The numbers spiralled out of control. Peter Mandelson, the Blairite senior Cabinet member, admitting frankly that “we were sending out search parties for people”. Part of the goal was to change the very fabric of Britain through the doctrine of multi-culturalism or as Tony Blair’s speechwriter Andrew Neather notoriously put it, “rub the Right’s nose in diversity”. That record is why Labour’s claims to be robust on immigration are so unconvincing.

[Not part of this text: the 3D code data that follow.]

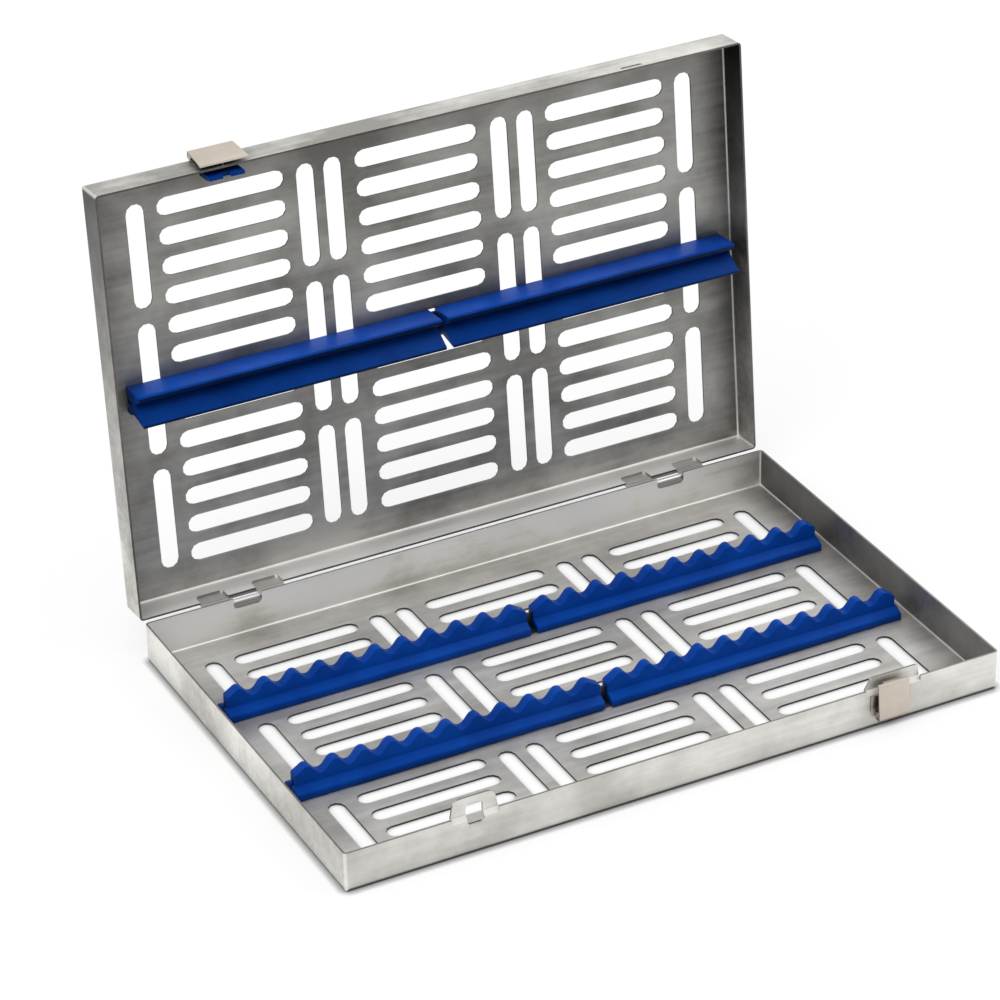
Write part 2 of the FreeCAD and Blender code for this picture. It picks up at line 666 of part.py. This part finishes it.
def build():
    """Makes every piece and writes it under its node name."""
    sides = {"left": -1, "right": 1}
    save("base_tray", base_tray())
    save("lid_shell", opened(lid_shell()))
    save("lid_rail", opened(rail(LID_STRIP_Y, LID_CEILING, -1, LID_RAIL_WEB)))
    for name, y in (("rear", REAR_STRIP_Y), ("front", FRONT_STRIP_Y)):
        save("base_rail_" + name, rail(y, SHEET, 1, RAIL_WEB))
        for word, side in sides.items():
            save("base_strip_" + name + "_" + word, base_strip(side, y))
    for word, side in sides.items():
        save("lid_strip_" + word, opened(lid_strip(side)))
        save_hinge(word, side)
    save_lid_latch()
    save_base_latch()


build()
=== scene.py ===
import math
from collections import namedtuple

import bmesh
import bpy
from mathutils import Matrix, Vector


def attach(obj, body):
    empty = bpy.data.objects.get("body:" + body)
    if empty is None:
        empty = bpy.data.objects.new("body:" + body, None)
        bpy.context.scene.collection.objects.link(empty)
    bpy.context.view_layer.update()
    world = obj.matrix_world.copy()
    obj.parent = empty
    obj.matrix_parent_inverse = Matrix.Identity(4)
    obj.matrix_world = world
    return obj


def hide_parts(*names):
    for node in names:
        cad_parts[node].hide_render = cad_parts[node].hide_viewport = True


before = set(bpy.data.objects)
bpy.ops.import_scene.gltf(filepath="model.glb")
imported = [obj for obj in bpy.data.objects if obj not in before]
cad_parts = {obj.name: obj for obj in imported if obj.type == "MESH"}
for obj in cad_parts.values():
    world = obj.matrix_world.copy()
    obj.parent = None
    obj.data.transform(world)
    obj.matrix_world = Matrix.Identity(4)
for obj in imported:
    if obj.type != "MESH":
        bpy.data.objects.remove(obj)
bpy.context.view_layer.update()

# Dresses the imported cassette: finishes, soft edges on the silicone and the levers, and a studio like the photograph's

MM = 0.001
UP = (0.0, 0.0, 1.0)
DOWN = (0.0, 0.0, -1.0)
LEFT = (-1.0, 0.0, 0.0)
FRONT = (0.0, -1.0, 0.0)
LENGTHWISE = (1.0, 0.0, 0.0)
CROSSWISE = (0.0, 1.0, 0.0)
EVEN = (1.0, 1.0, 1.0)
WHITE = (1.0, 1.0, 1.0, 1.0)

# Camera: place in metres, the directions ahead and to its right, and focal length in picture widths
CAMERA_PLACE = Vector((-0.66638, -1.26039, 0.91529))
CAMERA_AIM = Vector((0.38964, 0.76963, -0.50581))
CAMERA_RIGHT = Vector((0.88690, -0.46156, -0.01909))
FOCAL_LENGTH = 4.334
SENSOR_WIDTH = 36.0
NEAREST_SEEN = 0.01
FARTHEST_SEEN = 50.0

# World: brightest towards one side, evenly dimmer away from it
BRIGHT_SIDE = (0.0, 0.5, 0.866)
BRIGHTEST_LEAN = 0.85
DIMMEST_LEAN = -0.25
BRIGHTEST = 1.1
DIMMEST = 0.38

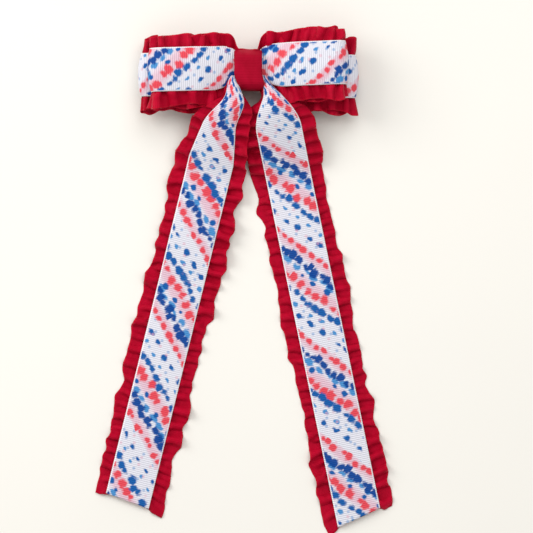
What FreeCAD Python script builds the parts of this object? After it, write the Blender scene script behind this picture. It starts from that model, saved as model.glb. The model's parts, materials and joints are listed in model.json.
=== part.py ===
"""Cheer hair bow: two ruffled loop bands, two ruffled tails, a centre wrap and an alligator clip.

Frame, in millimetres: the bow lies flat, +X to its right, +Y towards the loops' top edge (the tails
run towards -Y) and +Z out of the bow's face. The origin is on the flat back face of the clip's jaw,
straight below the middle of the knot. The surface that the bow lies on is at Z = rest_height.
"""

import FreeCAD, Part
import os
import re

import Sketcher

os.makedirs("parts", exist_ok=True)
doc = FreeCAD.newDocument("cheer_bow")

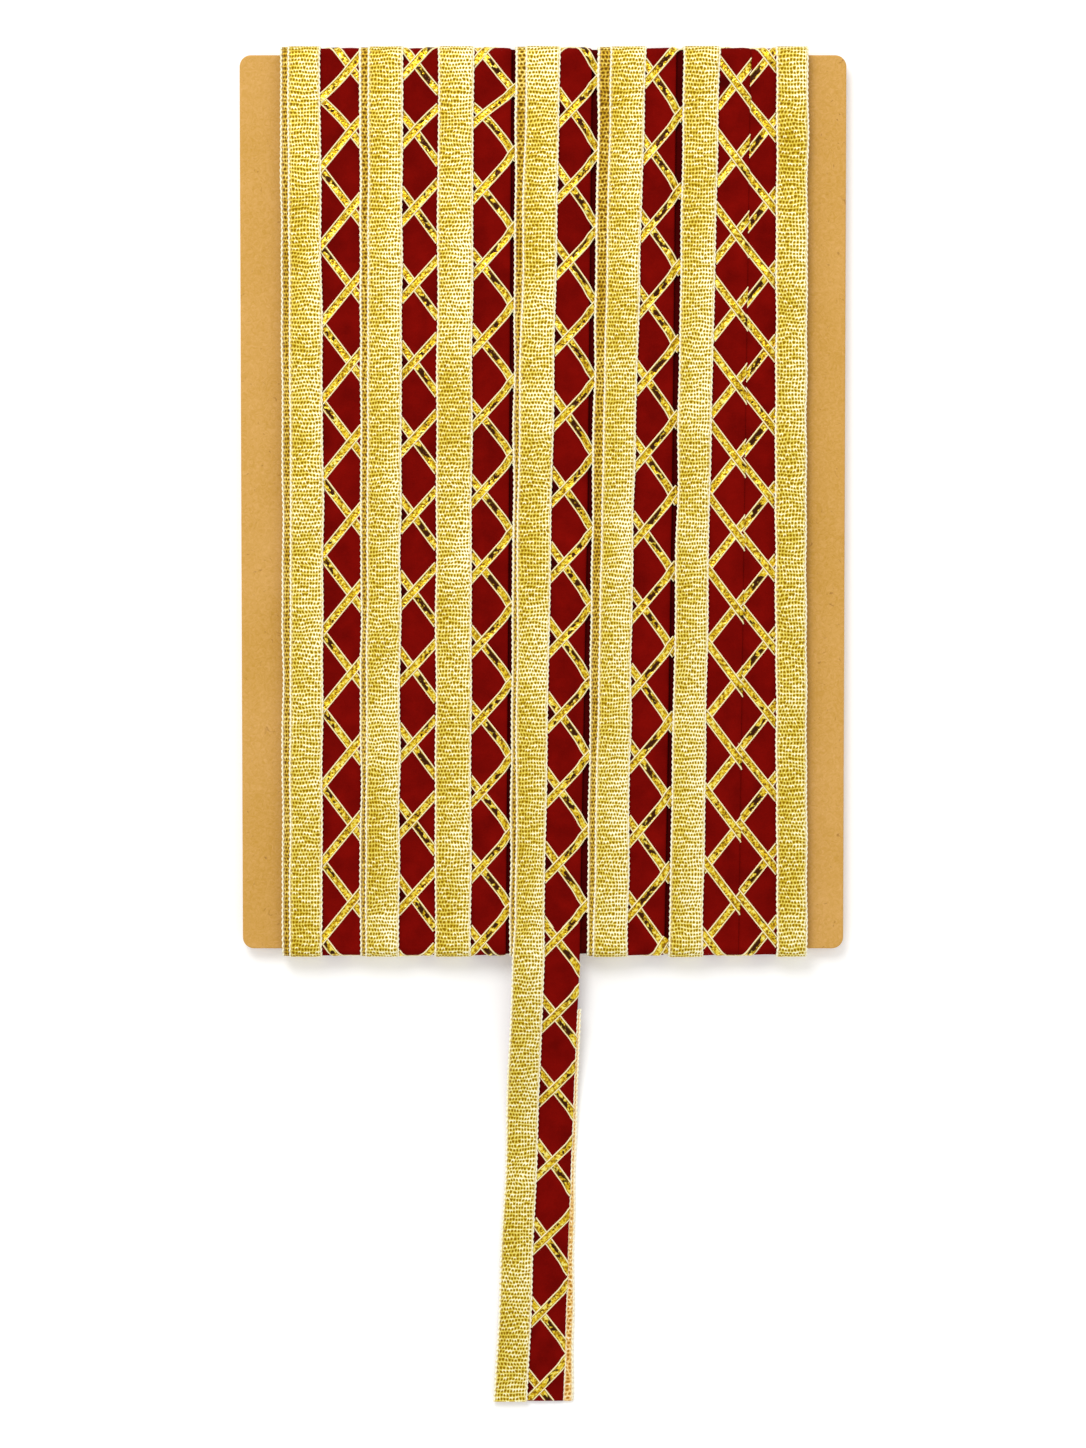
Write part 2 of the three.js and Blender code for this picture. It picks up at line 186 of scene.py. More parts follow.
@dataclass(frozen=True)
class Lattice:
    """The foil lattice of a pass: its row of crossings at head and foot, and its slant.

    Attributes:
        head: x of the row of crossings at the card's head.
        foot: x of that row at the foot.
        crossing: y of one crossing on it.
        pitch: From one crossing to the next.
        side: How far to the side the next row is, half a pitch on.
        skew: How much steeper the ribbons that fall to the right are than those that rise.
        pinch: How far the lattice is pushed together at the head.
        dark: How dark the reflections are that rising and falling ribbons catch, from 0 to 1.
        dark_at: How far along from a crossing they catch them, to the right.
        over: The family that lies on top at the crossings.
    """

    head: float
    foot: float
    crossing: float
    pitch: float
    side: float
    skew: float
    pinch: float = 0.0
    dark: tuple[float, float] = (0.45, 0.9)
    dark_at: float = 4.3
    over: Family = Family.RISING

    def slope(self, family: Family) -> float:
        """How much a family's ribbons rise towards the head for each mm to the right."""
        return family.value * self.pitch / 2 / self.side - self.skew

    def row(self, y: Array) -> Array:
        """x of the row of crossings on the face at height y."""
        return np.interp(y, (-HALF, HALF), (self.foot, self.head))

    def pinched(self, way: Array) -> Array:
        """Ways along the lattice, pushed together where the trim turns over the head."""
        return way + self.pinch * smooth(*PINCH_GROWS, way) * smooth(*PINCH_FADES, way)

    def gloom(self, x: Array, way: Array, row: Array, tape: Array) -> Array:
        """How shaded the cloth is between the tape and the crossings beside it.

        Args:
            x: Places across.
            way: Places along.
            row: x of the row of crossings there.
            tape: x of the tape's right edge there.

        Returns:
            The shade, from 0 to 1.
        """
        turns = (way + self.crossing) / self.pitch
        off = np.abs(turns - np.rint(turns)) * self.pitch
        return smooth(*GLOOM_ACROSS, x - row) * smooth(*GLOOM_ALONG, off) * smooth(*GLOOM_REACH, row - tape)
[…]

The party now trumpets the increase in arrests and deportations, which were up 73 per cent last month compared to January 2024. But there is little credit in outperforming the useless Tories, whose spectacular failings on immigration were a key reason for their landslide defeat. Moreover, even with this rise in arrests, the Home Office and Border Force are only back to the levels of 2017. It will take far more radical action to turn the tide, and Labour has no credible plan beyond publicity stunts and bureaucratic tinkering.